Medicaid and Long-Term Services and Supports
Updated January 2013
Long-term services and supports (LTSS) are designed to meet the personal and health needs of individuals living with disabilities, chronic diseases, complex medical needs, impaired mobility or impaired cognitive function. These services range from home health and personal care services (such as bathing and dressing) designed to help people live successfully and independently at home to services provided in institutional settings, such as nursing homes. About one-half of people who require LTSS are older than age 65 and one-half are people with disabilities under age 65. As our population ages, the number of individuals who need these types of services will grow.
Medicaid is now the largest payer of Long-Term Services and Supports (LTSS), accounting for 41 percent of all LTSS spending in the United States. As a comparison, Medicare accounts for 20 percent, direct out-of-pocket care spending accounts for 15 percent and private financing options such as long-term care insurance, reverse mortgages, annuities and trusts make up the remaining 24 percent . Providing high quality, appropriate LTSS is expensive. The average annual spending per Medicaid beneficiary using LTSS was $43,296 in 2007, compared to an average of $3,694 for all other Medicaid beneficiaries who did not use long-term care services.
State Medicaid programs are increasingly experimenting with ways to improve the quality and the efficiency of LTSS. As states seek to enable more people with disabilities and the elderly to remain in their homes, the proportion of Medicaid dollars spent on community-based long-term care is gradually increasing. In 2010, 45 percent of Medicaid LTSS spending was for home and community-based services, up from 13 percent in 1995, according to the Kaiser Family Foundation.

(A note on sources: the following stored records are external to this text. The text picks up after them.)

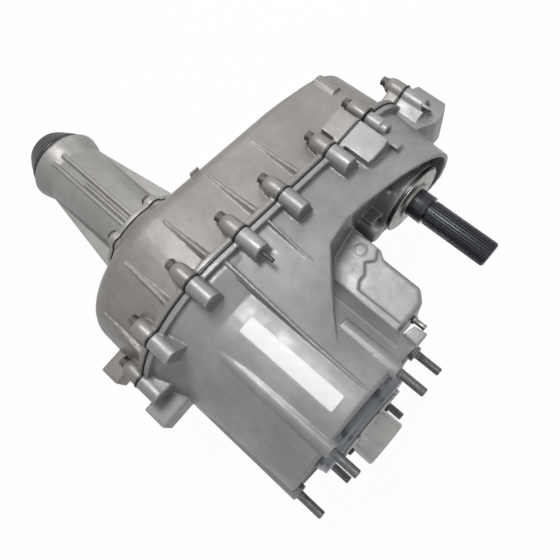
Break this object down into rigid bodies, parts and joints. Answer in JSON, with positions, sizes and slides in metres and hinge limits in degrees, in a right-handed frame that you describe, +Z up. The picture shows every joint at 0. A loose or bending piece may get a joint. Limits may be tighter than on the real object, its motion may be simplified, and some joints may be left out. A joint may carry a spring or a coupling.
{
  "type": "transfer case",
  "caption": "Part-time chain drive transfer case: split cast housing, studded gearbox end, tail housing, splined forward-facing front output, planetary low range and shift mechanism inside.",
  "frame": {"origin": "centre of the stud face at the gearbox end, on the input shaft axis", "axes": "+X forward along the input shaft, +Y from the main shaft to the front output shaft, +Z up"},
  "size_m": [0.5755, 0.5029, 0.2846],
  "materials": {
    "cast_rear": "satin sand-cast",
    "cast_front": "satin sand-cast",
    "cast_tail": "satin sand-cast",
    "sealant": "matt",
    "bolt": "dark phosphate",
    "stud": "zinc",
    "steel": "machined",
    "gear_steel": "ground",
    "bearing_steel": "polished",
    "black_oxide": "black oxide",
    "rubber": "matt",
    "bronze": "machined",
    "plastic": "moulded",
    "pump_alloy": "die-cast",
    "nipple": "plated"
  },
  "bodies": {
    "housing": {"front_case": "cast_front", "rear_case": "cast_rear", "tail_housing": "cast_tail", "case_sealant": "sealant", "tail_sealant": "sealant", "case_bolts": "bolt", "tail_bolts": "bolt", "adapter_studs": "stud", "input_bearing_outer": "bearing_steel", "bearing_balls": "bearing_steel", "bearing_retainer": "steel", "retainer_screws": "bolt", "input_seal": "rubber", "annulus_gear": "gear_steel", "chain": "gear_steel", "oil_pump_body": "pump_alloy", "pickup_tube": "steel", "pickup_screen": "plastic", "rear_bearing_outer": "bearing_steel", "tail_bush": "bronze", "tail_seal": "rubber", "front_seal": "rubber", "front_bearing_outer": "bearing_steel", "shaft_end_bearing": "bearing_steel", "detent_plug": "bolt", "vent_nipple": "nipple", "drain_fill_plugs": "bolt", "speed_sensor": "plastic"},
    "main_shaft": {"mainshaft": "gear_steel", "mode_hub": "gear_steel", "synchro_ring": "bronze", "oil_pump_rotor": "gear_steel", "rear_bearing_inner": "bearing_steel", "tone_wheel": "gear_steel"},
    "input": {"input_gear": "steel", "input_bearing_inner": "bearing_steel"},
    "carrier": {"planet_carrier": "gear_steel", "planet_pins": "gear_steel"},
    "planet_1": {"planet_gear_1": "gear_steel"},
    "planet_2": {"planet_gear_2": "gear_steel"},
    "planet_3": {"planet_gear_3": "gear_steel"},
    "planet_4": {"planet_gear_4": "gear_steel"},
    "range_slider": {"range_hub": "gear_steel"},
    "mode_slider": {"mode_sleeve": "gear_steel"},
    "chain_drive": {"drive_sprocket": "gear_steel"},
    "front_output": {"front_output_shaft": "black_oxide", "front_slinger": "nipple", "slinger_ring": "rubber", "driven_sprocket": "gear_steel", "front_bearing_inner": "bearing_steel"},
    "selector": {"shift_sector": "gear_steel", "shift_lever": "steel", "lever_nut": "bolt"},
    "range_fork": {"range_fork": "pump_alloy"},
    "mode_rail": {"mode_fork": "pump_alloy", "shift_rail": "steel"},
    "detent": {"detent_plunger": "gear_steel"}
  },
  "joints": [
    {"name": "main_spin", "type": "hinge", "parent": "housing", "child": "main_shaft", "pos_m": [-0.2, 0, 0], "axis": [1, 0, 0], "continuous": true},
    {"name": "input_spin", "type": "hinge", "parent": "housing", "child": "input", "pos_m": [0, 0, 0], "axis": [1, 0, 0], "continuous": true},
    {"name": "carrier_spin", "type": "hinge", "parent": "housing", "child": "carrier", "pos_m": [-0.04, 0, 0], "axis": [1, 0, 0], "continuous": true},
    {"name": "sprocket_spin", "type": "hinge", "parent": "housing", "child": "chain_drive", "pos_m": [-0.175, 0, 0], "axis": [1, 0, 0], "continuous": true},
    {"name": "front_output_spin", "type": "hinge", "parent": "housing", "child": "front_output", "pos_m": [-0.12, 0.23892, 0], "axis": [1, 0, 0], "continuous": true},
    {"name": "planet_1_spin", "type": "hinge", "parent": "carrier", "child": "planet_1", "pos_m": [-0.037, 0.0578, 0], "axis": [1, 0, 0], "continuous": true},
    {"name": "planet_2_spin", "type": "hinge", "parent": "carrier", "child": "planet_2", "pos_m": [-0.037, 0, 0.0578], "axis": [1, 0, 0], "continuous": true},
    {"name": "planet_3_spin", "type": "hinge", "parent": "carrier", "child": "planet_3", "pos_m": [-0.037, -0.0578, 0], "axis": [1, 0, 0], "continuous": true},
    {"name": "planet_4_spin", "type": "hinge", "parent": "carrier", "child": "planet_4", "pos_m": [-0.037, 0, -0.0578], "axis": [1, 0, 0], "continuous": true},
    {"name": "selector_turn", "type": "hinge", "parent": "housing", "child": "selector", "pos_m": [-0.117, 0.143, 0], "axis": [0, 0, -1], "range_deg": [-16.5, 32.5]},
    {"name": "range_hub_slide", "type": "slide", "parent": "main_shaft", "child": "range_slider", "axis": [1, 0, 0], "range_m": [-0.016, 0.008]},
    {"name": "range_fork_slide", "type": "slide", "parent": "housing", "child": "range_fork", "axis": [1, 0, 0], "range_m": [-0.0165, 0.0085]},
    {"name": "mode_sleeve_slide", "type": "slide", "parent": "main_shaft", "child": "mode_slider", "axis": [1, 0, 0], "range_m": [-0.0045, 0.0085]},
    {"name": "mode_rail_slide", "type": "slide", "parent": "housing", "child": "mode_rail", "axis": [1, 0, 0], "range_m": [-0.0045, 0.0085]},
    {"name": "detent_press", "type": "slide", "parent": "housing", "child": "detent", "axis": [0, 0, -1], "range_m": [0, 0.003], "stiffness_N_per_m": 800, "springref_m": -0.004}
  ],
  "couplings": [
    {"joint": "input_spin", "follows": "main_spin", "ratio": 1},
    {"joint": "carrier_spin", "follows": "main_spin", "ratio": 0.36765},
    {"joint": "sprocket_spin", "follows": "main_spin", "ratio": 1},
    {"joint": "front_output_spin", "follows": "main_spin", "ratio": 1},
    {"joint": "planet_1_spin", "follows": "main_spin", "ratio": -1.7565},
    {"joint": "planet_2_spin", "follows": "main_spin", "ratio": -1.7565},
    {"joint": "planet_3_spin", "follows": "main_spin", "ratio": -1.7565},
    {"joint": "planet_4_spin", "follows": "main_spin", "ratio": -1.7565},
    {"joint": "selector_turn", "follows": "range_hub_slide", "rad_per_m": -34.907},
    {"joint": "range_fork_slide", "follows": "range_hub_slide", "ratio": 1},
    {"joint": "mode_sleeve_slide", "follows": "range_hub_slide", "ratio": -0.5},
    {"joint": "mode_rail_slide", "follows": "range_hub_slide", "ratio": -0.5}
  ]
}
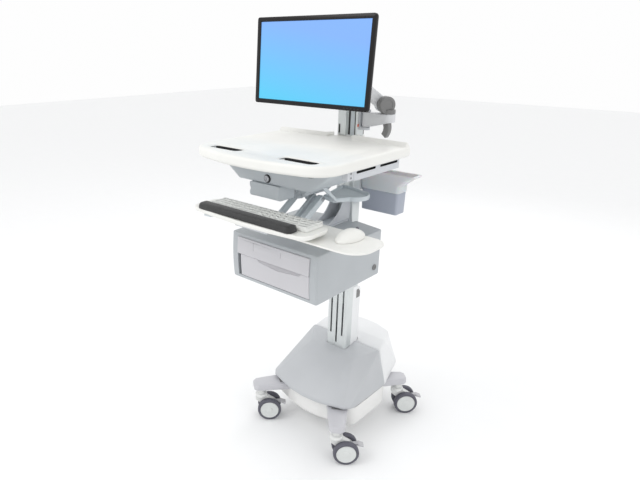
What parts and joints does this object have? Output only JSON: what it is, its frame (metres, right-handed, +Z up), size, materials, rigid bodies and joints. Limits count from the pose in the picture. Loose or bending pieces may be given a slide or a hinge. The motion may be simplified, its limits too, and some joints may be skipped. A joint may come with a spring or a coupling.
{
  "type": "medication cart",
  "caption": "Wheeled medication cart with a lifting column, locking drawer, work surface, keyboard tray, side bin and a display on a jointed arm.",
  "frame": {"origin": "centre of the footprint box on the floor, under the cart", "axes": "+Z up, -Y towards the user, +X to the user's right"},
  "size_m": [0.696, 0.834, 1.6013],
  "materials": {
    "base_paint": "fine satin powder coat",
    "pan_white": "satin moulded plastic",
    "cover_grey": "fine textured moulded plastic",
    "cover_white": "fine textured moulded plastic",
    "battery_dark": "textured plastic case",
    "column_metal": "satin anodised extrusion",
    "glide_black": "low friction plastic",
    "steel": "turned steel",
    "bracket_grey": "satin powder coat",
    "surface_white": "satin moulded plastic",
    "tub_grey": "fine textured moulded plastic",
    "dark_plastic": "matte black plastic",
    "cabinet_grey": "fine textured moulded plastic",
    "drawer_grey": "satin moulded plastic",
    "drawer_inner": "satin moulded plastic",
    "arm_blue_grey": "satin paint",
    "palm_black": "matte grained skin over foam",
    "keyboard_plastic": "matte moulded plastic",
    "mouse_plastic": "satin moulded plastic",
    "bin_blue": "satin moulded plastic",
    "rim_clear": "frosted plastic",
    "arm_light": "smooth silver paint",
    "arm_dark": "textured plastic",
    "monitor_black": "polished black plastic",
    "screen_blue": "lit panel behind a satin film",
    "fork_white": "moulded nylon",
    "wheel_grey": "soft grey tread with a light hub cap",
    "pedal_grey": "moulded nylon"
  },
  "bodies": {
    "base": {"base_frame": "base_paint", "lower_pan": "pan_white", "base_cover": "cover_grey", "battery_cover": "cover_white", "battery_pack": "battery_dark", "column_extrusion": "column_metal", "column_cover": "cover_white", "column_glides": "glide_black", "lift_strut": "steel"},
    "lift": {"riser": "column_metal", "strut_rod": "steel", "lift_bracket": "bracket_grey", "mast": "column_metal", "mast_collar": "bracket_grey", "work_surface": "surface_white", "work_tub": "tub_grey", "handle_inserts": "dark_plastic", "console_box": "tub_grey", "arm_housing": "tub_grey", "side_rails": "bracket_grey", "cable_scoop": "arm_blue_grey", "cabinet_shell": "cabinet_grey", "cabinet_runners": "steel"},
    "surface_lock": {"surface_lock": "steel"},
    "cabinet_lock": {"cabinet_lock": "steel"},
    "drawer": {"drawer_tray": "drawer_inner", "drawer_front": "drawer_grey", "drawer_header": "drawer_grey"},
    "tray_arm": {"tray_arm": "arm_blue_grey"},
    "tray_head": {"tray_head": "bracket_grey"},
    "keyboard_tray": {"keyboard_tray": "surface_white", "palm_rest": "palm_black", "keyboard": "keyboard_plastic"},
    "mouse_tray": {"mouse_tray": "surface_white"},
    "mouse": {"mouse": "mouse_plastic"},
    "bin": {"bin_body": "bin_blue", "bin_rim": "rim_clear"},
    "arm_link": {"arm_link": "arm_light", "cable_hook": "arm_dark"},
    "elbow": {"elbow": "arm_dark"},
    "upper_arm": {"upper_arm": "arm_light"},
    "arm_head": {"arm_head": "arm_dark"},
    "pan_head": {"pan_head": "arm_dark"},
    "tilt_block": {"tilt_block": "arm_dark"},
    "monitor": {"vesa_plate": "dark_plastic", "monitor_housing": "monitor_black", "monitor_bezel": "monitor_black", "screen_panel": "screen_blue"},
    "caster_front_left": {"fork_front_left": "fork_white"},
    "wheels_front_left": {"wheel_front_left": "wheel_grey"},
    "brake_front_left": {"pedal_front_left": "pedal_grey"},
    "caster_front_right": {"fork_front_right": "fork_white"},
    "wheels_front_right": {"wheel_front_right": "wheel_grey"},
    "brake_front_right": {"pedal_front_right": "pedal_grey"},
    "caster_rear_left": {"fork_rear_left": "fork_white"},
    "wheels_rear_left": {"wheel_rear_left": "wheel_grey"},
    "brake_rear_left": {"pedal_rear_left": "pedal_grey"},
    "caster_rear_right": {"fork_rear_right": "fork_white"},
    "wheels_rear_right": {"wheel_rear_right": "wheel_grey"},
    "brake_rear_right": {"pedal_rear_right": "pedal_grey"}
  },
  "joints": [
    {"name": "lift_column", "type": "slide", "parent": "base", "child": "lift", "axis": [0, 0, 1], "range_m": [-0.35, 0.08]},
    {"name": "surface_lock_turn", "type": "hinge", "parent": "lift", "child": "surface_lock", "pos_m": [-0.081, -0.265, 1.108], "axis": [0, -1, 0], "range_deg": [0, 90]},
    {"name": "cabinet_lock_turn", "type": "hinge", "parent": "lift", "child": "cabinet_lock", "pos_m": [0.126, 0.089, 0.747], "axis": [1, 0, 0], "range_deg": [0, 90]},
    {"name": "drawer_slide", "type": "slide", "parent": "lift", "child": "drawer", "axis": [0, -1, 0], "range_m": [0, 0.3]},
    {"name": "tray_lift", "type": "hinge", "parent": "lift", "child": "tray_arm", "pos_m": [-0.062, -0.085, 1.02], "axis": [1, 0, 0], "range_deg": [-28, 28]},
    {"name": "tray_level", "type": "hinge", "parent": "tray_arm", "child": "tray_head", "pos_m": [-0.062, -0.185, 0.958], "axis": [1, 0, 0], "range_deg": [-28, 28]},
    {"name": "tray_tilt", "type": "hinge", "parent": "tray_head", "child": "keyboard_tray", "pos_m": [-0.062, -0.295, 0.96], "axis": [1, 0, 0], "range_deg": [-10, 10]},
    {"name": "mouse_tray_slide", "type": "slide", "parent": "keyboard_tray", "child": "mouse_tray", "axis": [1, 0, 0], "range_m": [0, 0.05]},
    {"name": "mouse_glide", "type": "slide", "parent": "mouse_tray", "child": "mouse", "axis": [0, 1, 0], "range_m": [-0.025, 0.025]},
    {"name": "bin_lift_off", "type": "slide", "parent": "lift", "child": "bin", "axis": [0, 0, 1], "range_m": [0, 0.12]},
    {"name": "arm_yaw", "type": "hinge", "parent": "lift", "child": "arm_link", "pos_m": [0, 0.172, 1.263], "axis": [0, 0, 1], "range_deg": [-25, 90]},
    {"name": "elbow_yaw", "type": "hinge", "parent": "arm_link", "child": "elbow", "pos_m": [0.088, 0.172, 1.29], "axis": [0, 0, 1], "range_deg": [-45, 60]},
    {"name": "arm_pitch", "type": "hinge", "parent": "elbow", "child": "upper_arm", "pos_m": [0.068, 0.172, 1.32], "axis": [0.831, -0.5563, 0], "range_deg": [-10, 20]},
    {"name": "head_level", "type": "hinge", "parent": "upper_arm", "child": "arm_head", "pos_m": [-0.04071, 0.03298, 1.452], "axis": [0.831, -0.5563, 0], "range_deg": [-20, 10]},
    {"name": "head_pan", "type": "hinge", "parent": "arm_head", "child": "pan_head", "pos_m": [-0.062, 0.001, 1.462], "axis": [0, 0, 1], "range_deg": [-45, 28]},
    {"name": "screen_tilt", "type": "hinge", "parent": "pan_head", "child": "tilt_block", "pos_m": [-0.062, -0.028, 1.462], "axis": [1, 0, 0], "range_deg": [-20, 10]},
    {"name": "screen_turn", "type": "hinge", "parent": "tilt_block", "child": "monitor", "pos_m": [-0.062, -0.084, 1.462], "axis": [0, -0.9979, 0.0645], "range_deg": [-30, 30]},
    {"name": "swivel_front_left", "type": "hinge", "parent": "base", "child": "caster_front_left", "pos_m": [-0.262, -0.113, 0.11], "axis": [0, 0, 1], "continuous": true},
    {"name": "roll_front_left", "type": "hinge", "parent": "caster_front_left", "child": "wheels_front_left", "pos_m": [-0.23567, -0.08845, 0.05], "axis": [-0.682, 0.7314, 0], "continuous": true},
    {"name": "brake_front_left", "type": "hinge", "parent": "caster_front_left", "child": "brake_front_left", "pos_m": [-0.21666, -0.07072, 0.07], "axis": [-0.682, 0.7314, 0], "range_deg": [0, 12]},
    {"name": "swivel_front_right", "type": "hinge", "parent": "base", "child": "caster_front_right", "pos_m": [0.138, -0.113, 0.11], "axis": [0, 0, 1], "continuous": true},
    {"name": "roll_front_right", "type": "hinge", "parent": "caster_front_right", "child": "wheels_front_right", "pos_m": [0.16433, -0.08845, 0.05], "axis": [-0.682, 0.7314, 0], "continuous": true},
    {"name": "brake_front_right", "type": "hinge", "parent": "caster_front_right", "child": "brake_front_right", "pos_m": [0.18334, -0.07072, 0.07], "axis": [-0.682, 0.7314, 0], "range_deg": [0, 12]},
    {"name": "swivel_rear_left", "type": "hinge", "parent": "base", "child": "caster_rear_left", "pos_m": [-0.269, 0.323, 0.11], "axis": [0, 0, 1], "continuous": true},
    {"name": "roll_rear_left", "type": "hinge", "parent": "caster_rear_left", "child": "wheels_rear_left", "pos_m": [-0.24267, 0.34755, 0.05], "axis": [-0.682, 0.7314, 0], "continuous": true},
    {"name": "brake_rear_left", "type": "hinge", "parent": "caster_rear_left", "child": "brake_rear_left", "pos_m": [-0.22366, 0.36528, 0.07], "axis": [-0.682, 0.7314, 0], "range_deg": [0, 12]},
    {"name": "swivel_rear_right", "type": "hinge", "parent": "base", "child": "caster_rear_right", "pos_m": [0.145, 0.323, 0.11], "axis": [0, 0, 1], "continuous": true},
    {"name": "roll_rear_right", "type": "hinge", "parent": "caster_rear_right", "child": "wheels_rear_right", "pos_m": [0.17133, 0.34755, 0.05], "axis": [-0.682, 0.7314, 0], "continuous": true},
    {"name": "brake_rear_right", "type": "hinge", "parent": "caster_rear_right", "child": "brake_rear_right", "pos_m": [0.19034, 0.36528, 0.07], "axis": [-0.682, 0.7314, 0], "range_deg": [0, 12]}
  ],
  "couplings": [
    {"joint": "tray_level", "follows": "tray_lift", "ratio": -1},
    {"joint": "head_level", "follows": "arm_pitch", "ratio": -1}
  ]
}
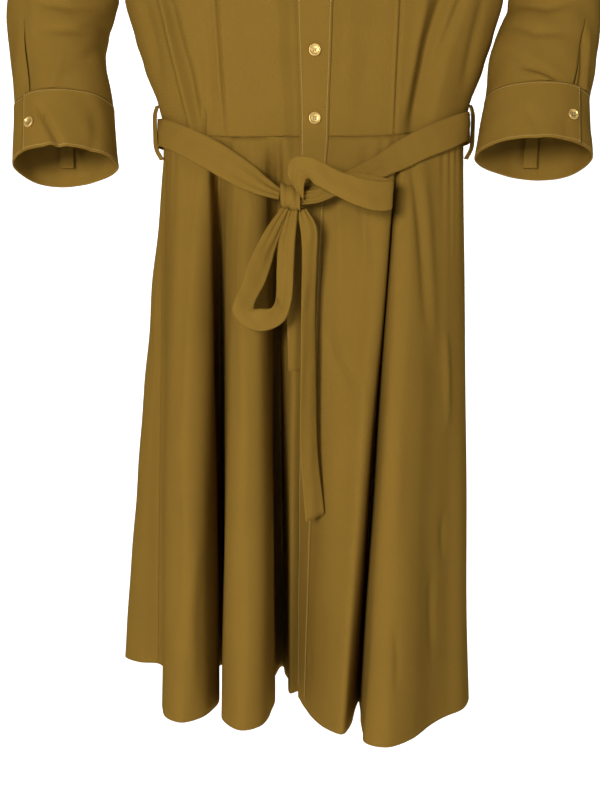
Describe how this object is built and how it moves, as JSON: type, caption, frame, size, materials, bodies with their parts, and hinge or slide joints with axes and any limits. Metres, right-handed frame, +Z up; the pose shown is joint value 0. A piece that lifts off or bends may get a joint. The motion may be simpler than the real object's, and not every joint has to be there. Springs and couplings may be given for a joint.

More states are also adopting managed care services delivery models for LTSS, rather than the traditional fee-for-service model, in an effort to improve care coordination, chronic disease management and manage costs.
The Patient Protection and Affordable Care Act includes several opportunities for state Medicaid programs to expand home and community-based services programs and to improve the care and streamline services for people eligible for both Medicaid and Medicare, also known as “dual eligibles.”